-- start --

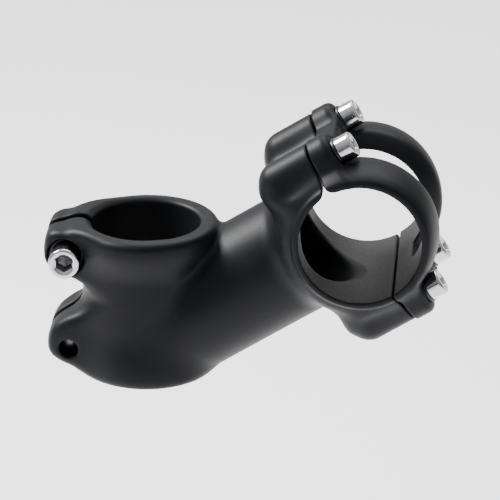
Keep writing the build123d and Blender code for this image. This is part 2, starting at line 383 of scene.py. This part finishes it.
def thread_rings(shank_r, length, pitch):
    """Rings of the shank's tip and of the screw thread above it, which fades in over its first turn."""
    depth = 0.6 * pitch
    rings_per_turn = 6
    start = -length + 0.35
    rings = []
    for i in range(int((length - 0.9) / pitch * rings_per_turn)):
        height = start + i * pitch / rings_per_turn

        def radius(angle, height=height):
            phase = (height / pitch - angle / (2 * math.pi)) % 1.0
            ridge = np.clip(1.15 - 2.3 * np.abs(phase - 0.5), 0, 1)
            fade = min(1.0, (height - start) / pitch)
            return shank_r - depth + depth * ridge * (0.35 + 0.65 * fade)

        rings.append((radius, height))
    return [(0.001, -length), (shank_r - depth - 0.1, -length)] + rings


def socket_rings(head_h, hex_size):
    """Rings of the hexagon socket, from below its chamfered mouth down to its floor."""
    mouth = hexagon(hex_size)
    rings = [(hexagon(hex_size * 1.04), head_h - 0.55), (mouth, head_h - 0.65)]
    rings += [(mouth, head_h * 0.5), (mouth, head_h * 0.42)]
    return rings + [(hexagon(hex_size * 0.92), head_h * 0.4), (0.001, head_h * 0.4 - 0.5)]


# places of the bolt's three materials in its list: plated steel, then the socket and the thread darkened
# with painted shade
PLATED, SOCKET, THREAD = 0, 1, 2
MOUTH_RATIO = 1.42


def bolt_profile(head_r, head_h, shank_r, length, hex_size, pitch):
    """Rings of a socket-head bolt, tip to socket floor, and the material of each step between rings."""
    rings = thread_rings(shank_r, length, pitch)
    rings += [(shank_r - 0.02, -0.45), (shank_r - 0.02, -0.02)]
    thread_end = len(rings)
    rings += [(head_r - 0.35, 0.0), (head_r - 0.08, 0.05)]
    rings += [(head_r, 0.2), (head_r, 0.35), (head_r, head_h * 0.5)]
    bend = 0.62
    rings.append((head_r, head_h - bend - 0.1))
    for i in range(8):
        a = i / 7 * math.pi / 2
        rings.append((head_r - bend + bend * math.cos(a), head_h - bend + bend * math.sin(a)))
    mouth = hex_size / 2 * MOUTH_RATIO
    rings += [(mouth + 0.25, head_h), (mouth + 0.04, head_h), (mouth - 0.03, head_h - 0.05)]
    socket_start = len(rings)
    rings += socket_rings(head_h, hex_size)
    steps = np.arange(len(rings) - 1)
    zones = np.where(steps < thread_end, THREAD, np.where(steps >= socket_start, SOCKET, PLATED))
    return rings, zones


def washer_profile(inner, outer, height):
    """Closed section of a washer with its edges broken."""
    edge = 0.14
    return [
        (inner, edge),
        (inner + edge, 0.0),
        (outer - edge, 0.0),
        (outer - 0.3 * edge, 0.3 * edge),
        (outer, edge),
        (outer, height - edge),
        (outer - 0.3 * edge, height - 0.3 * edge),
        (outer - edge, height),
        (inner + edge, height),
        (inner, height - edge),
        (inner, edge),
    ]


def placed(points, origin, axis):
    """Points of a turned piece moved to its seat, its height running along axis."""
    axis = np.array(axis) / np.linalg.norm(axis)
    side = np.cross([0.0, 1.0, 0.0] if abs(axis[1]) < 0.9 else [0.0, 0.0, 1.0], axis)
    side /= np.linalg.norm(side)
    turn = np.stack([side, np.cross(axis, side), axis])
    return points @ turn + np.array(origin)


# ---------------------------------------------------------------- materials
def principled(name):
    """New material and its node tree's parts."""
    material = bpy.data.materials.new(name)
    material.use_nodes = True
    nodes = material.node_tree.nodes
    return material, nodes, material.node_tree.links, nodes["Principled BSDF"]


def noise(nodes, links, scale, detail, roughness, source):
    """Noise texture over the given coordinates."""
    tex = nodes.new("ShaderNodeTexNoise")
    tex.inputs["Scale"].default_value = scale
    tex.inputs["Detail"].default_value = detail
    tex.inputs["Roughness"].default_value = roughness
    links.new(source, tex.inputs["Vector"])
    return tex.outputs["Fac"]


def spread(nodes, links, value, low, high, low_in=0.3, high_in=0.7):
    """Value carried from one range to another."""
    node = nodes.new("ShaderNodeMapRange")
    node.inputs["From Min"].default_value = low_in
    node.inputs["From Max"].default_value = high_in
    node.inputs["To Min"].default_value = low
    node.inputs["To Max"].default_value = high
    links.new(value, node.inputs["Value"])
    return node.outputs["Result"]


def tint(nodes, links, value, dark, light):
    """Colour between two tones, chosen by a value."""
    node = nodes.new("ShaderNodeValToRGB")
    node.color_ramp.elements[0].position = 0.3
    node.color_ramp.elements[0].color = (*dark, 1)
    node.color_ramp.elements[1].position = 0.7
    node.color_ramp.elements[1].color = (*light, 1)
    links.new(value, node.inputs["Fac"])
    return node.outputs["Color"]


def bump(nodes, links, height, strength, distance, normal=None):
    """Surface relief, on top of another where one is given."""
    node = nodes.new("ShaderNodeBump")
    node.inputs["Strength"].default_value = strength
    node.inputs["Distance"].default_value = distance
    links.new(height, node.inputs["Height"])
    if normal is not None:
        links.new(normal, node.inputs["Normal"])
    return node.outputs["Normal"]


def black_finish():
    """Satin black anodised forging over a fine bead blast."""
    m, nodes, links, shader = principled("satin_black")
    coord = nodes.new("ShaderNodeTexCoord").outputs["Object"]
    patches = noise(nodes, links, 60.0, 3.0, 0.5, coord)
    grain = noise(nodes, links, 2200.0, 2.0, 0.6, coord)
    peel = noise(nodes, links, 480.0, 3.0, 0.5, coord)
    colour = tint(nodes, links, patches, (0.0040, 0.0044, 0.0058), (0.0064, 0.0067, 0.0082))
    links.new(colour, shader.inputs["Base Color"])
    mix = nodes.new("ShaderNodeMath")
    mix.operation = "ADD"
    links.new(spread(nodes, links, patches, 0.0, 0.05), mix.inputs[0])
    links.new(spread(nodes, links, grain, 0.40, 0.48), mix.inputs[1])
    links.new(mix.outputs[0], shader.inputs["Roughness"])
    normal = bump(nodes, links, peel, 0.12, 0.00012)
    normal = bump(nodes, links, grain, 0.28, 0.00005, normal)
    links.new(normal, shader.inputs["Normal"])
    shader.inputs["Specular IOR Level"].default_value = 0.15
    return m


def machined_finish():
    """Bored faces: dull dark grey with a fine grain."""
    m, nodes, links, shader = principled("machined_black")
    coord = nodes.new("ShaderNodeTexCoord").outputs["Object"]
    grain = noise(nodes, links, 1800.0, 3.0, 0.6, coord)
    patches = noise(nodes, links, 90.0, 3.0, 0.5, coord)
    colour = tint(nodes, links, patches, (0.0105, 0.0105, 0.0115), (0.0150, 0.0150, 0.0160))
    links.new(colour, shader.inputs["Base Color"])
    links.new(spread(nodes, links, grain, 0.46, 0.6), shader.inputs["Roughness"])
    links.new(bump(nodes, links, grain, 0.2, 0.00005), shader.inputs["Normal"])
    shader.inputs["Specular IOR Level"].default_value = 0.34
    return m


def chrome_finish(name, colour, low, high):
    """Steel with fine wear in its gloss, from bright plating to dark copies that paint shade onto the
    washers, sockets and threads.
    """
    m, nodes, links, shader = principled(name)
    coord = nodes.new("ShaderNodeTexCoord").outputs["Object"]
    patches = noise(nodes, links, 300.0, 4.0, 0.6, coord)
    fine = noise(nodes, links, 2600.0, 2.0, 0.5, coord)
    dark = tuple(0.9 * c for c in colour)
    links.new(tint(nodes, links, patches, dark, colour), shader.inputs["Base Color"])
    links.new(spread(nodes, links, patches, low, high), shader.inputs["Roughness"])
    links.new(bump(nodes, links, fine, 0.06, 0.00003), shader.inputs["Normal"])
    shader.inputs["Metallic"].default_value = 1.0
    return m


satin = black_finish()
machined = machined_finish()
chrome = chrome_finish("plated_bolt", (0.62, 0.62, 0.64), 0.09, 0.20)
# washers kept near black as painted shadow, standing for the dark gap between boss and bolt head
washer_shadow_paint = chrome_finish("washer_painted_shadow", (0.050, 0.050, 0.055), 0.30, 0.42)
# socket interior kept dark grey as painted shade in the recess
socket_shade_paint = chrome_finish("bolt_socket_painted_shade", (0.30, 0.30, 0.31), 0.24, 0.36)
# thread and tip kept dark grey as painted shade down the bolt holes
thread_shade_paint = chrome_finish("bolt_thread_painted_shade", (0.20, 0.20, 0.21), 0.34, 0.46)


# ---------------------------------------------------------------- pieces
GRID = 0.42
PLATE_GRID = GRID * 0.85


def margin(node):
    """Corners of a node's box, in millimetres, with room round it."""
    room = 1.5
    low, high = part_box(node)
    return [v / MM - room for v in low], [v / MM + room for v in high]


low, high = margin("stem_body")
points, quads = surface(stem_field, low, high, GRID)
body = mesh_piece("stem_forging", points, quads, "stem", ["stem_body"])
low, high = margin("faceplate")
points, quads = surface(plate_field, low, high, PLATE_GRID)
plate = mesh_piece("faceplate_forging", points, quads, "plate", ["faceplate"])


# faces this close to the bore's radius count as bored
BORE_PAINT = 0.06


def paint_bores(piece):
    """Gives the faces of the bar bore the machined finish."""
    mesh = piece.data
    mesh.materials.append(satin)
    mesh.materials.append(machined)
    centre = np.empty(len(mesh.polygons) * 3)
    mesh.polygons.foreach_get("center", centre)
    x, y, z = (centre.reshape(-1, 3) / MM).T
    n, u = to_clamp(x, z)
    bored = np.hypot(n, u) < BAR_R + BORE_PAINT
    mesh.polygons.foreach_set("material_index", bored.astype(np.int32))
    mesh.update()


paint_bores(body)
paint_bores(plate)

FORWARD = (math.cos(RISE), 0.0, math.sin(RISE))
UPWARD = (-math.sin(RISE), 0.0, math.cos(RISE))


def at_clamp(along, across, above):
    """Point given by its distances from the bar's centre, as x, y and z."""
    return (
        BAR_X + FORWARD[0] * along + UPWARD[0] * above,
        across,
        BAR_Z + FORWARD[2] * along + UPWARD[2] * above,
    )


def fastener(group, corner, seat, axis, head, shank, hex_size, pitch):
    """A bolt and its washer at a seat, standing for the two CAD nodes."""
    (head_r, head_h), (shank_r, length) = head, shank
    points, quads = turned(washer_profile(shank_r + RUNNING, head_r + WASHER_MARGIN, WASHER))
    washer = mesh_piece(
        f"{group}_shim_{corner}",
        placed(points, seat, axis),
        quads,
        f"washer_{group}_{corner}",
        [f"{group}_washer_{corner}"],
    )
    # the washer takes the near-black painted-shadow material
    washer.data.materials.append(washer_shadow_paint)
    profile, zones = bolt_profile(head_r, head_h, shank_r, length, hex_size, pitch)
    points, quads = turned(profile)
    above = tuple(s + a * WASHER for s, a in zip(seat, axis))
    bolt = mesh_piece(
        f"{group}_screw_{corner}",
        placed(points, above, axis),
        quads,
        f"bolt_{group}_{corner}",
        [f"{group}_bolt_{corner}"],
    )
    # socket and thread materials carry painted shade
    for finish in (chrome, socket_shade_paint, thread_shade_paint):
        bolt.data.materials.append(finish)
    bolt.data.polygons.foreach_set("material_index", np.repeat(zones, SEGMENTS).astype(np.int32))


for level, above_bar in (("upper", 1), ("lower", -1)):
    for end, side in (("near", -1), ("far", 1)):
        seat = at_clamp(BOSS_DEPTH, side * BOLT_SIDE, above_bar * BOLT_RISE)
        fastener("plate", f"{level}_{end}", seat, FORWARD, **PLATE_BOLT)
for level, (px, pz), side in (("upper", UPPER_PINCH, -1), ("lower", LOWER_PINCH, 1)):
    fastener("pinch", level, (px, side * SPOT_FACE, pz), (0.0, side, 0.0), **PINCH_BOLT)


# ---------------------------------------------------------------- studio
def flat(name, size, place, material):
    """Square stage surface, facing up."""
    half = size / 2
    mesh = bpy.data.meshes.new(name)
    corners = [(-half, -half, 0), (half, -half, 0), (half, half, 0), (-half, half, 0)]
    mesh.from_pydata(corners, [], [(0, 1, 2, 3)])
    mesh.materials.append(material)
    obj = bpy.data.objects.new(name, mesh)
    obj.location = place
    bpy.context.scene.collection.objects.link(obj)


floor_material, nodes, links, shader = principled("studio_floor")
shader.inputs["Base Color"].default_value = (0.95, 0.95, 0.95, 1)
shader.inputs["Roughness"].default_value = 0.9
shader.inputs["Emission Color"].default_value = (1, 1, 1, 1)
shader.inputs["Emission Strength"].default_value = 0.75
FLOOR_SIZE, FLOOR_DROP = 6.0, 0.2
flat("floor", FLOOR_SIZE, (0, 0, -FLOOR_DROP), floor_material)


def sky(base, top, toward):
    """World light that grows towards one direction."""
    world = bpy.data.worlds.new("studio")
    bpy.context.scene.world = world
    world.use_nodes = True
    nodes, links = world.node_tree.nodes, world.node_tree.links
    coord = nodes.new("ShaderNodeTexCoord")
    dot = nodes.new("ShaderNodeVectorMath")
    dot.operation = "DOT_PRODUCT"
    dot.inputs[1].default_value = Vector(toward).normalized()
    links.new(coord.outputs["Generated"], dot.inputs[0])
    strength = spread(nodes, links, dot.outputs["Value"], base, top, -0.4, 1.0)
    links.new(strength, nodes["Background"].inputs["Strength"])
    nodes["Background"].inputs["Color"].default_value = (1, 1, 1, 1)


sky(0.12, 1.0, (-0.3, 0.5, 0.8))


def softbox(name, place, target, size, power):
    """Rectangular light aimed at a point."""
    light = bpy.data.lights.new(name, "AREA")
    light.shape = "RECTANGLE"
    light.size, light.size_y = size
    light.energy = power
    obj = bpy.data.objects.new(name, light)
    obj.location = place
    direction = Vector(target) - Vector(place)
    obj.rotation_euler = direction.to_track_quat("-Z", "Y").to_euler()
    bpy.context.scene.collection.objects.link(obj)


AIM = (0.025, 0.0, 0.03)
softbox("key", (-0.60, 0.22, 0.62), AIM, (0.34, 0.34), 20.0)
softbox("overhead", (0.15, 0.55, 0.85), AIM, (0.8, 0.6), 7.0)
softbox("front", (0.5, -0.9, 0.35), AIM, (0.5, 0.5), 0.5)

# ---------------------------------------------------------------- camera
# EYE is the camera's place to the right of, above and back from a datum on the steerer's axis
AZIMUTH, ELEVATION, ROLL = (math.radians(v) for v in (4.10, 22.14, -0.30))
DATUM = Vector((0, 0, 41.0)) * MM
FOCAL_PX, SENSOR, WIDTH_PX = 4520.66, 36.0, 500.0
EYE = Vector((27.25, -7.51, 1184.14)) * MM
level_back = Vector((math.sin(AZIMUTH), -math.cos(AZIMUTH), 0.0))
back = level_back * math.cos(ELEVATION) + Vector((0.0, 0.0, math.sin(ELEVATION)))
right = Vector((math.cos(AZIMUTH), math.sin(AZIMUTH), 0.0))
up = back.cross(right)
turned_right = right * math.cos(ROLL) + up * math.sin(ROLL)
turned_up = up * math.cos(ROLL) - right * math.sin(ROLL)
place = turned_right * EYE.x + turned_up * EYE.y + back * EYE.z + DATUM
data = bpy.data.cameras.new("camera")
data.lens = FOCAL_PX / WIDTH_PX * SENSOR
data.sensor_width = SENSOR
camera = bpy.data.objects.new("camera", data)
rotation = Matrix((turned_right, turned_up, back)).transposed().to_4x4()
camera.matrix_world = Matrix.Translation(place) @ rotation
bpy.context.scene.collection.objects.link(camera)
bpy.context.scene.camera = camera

-- end --

◆ **Task statement**: Only the lines from the opening of the material through the line with "MOUTH_RATIO = 1.42" should be echoed, exactly as written.

◆ **Task result**:
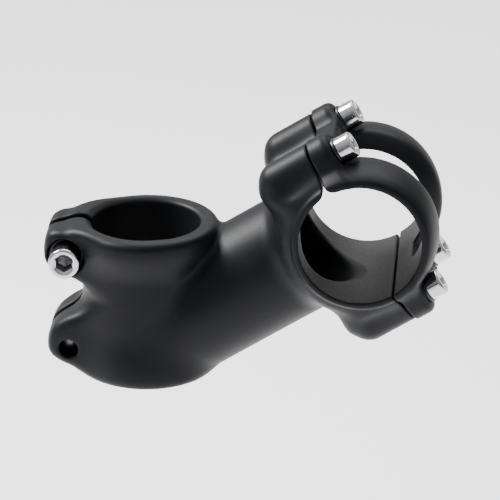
Keep writing the build123d and Blender code for this image. This is part 2, starting at line 383 of scene.py. This part finishes it.
def thread_rings(shank_r, length, pitch):
    """Rings of the shank's tip and of the screw thread above it, which fades in over its first turn."""
    depth = 0.6 * pitch
    rings_per_turn = 6
    start = -length + 0.35
    rings = []
    for i in range(int((length - 0.9) / pitch * rings_per_turn)):
        height = start + i * pitch / rings_per_turn

        def radius(angle, height=height):
            phase = (height / pitch - angle / (2 * math.pi)) % 1.0
            ridge = np.clip(1.15 - 2.3 * np.abs(phase - 0.5), 0, 1)
            fade = min(1.0, (height - start) / pitch)
            return shank_r - depth + depth * ridge * (0.35 + 0.65 * fade)

        rings.append((radius, height))
    return [(0.001, -length), (shank_r - depth - 0.1, -length)] + rings


def socket_rings(head_h, hex_size):
    """Rings of the hexagon socket, from below its chamfered mouth down to its floor."""
    mouth = hexagon(hex_size)
    rings = [(hexagon(hex_size * 1.04), head_h - 0.55), (mouth, head_h - 0.65)]
    rings += [(mouth, head_h * 0.5), (mouth, head_h * 0.42)]
    return rings + [(hexagon(hex_size * 0.92), head_h * 0.4), (0.001, head_h * 0.4 - 0.5)]


# places of the bolt's three materials in its list: plated steel, then the socket and the thread darkened
# with painted shade
PLATED, SOCKET, THREAD = 0, 1, 2
MOUTH_RATIO = 1.42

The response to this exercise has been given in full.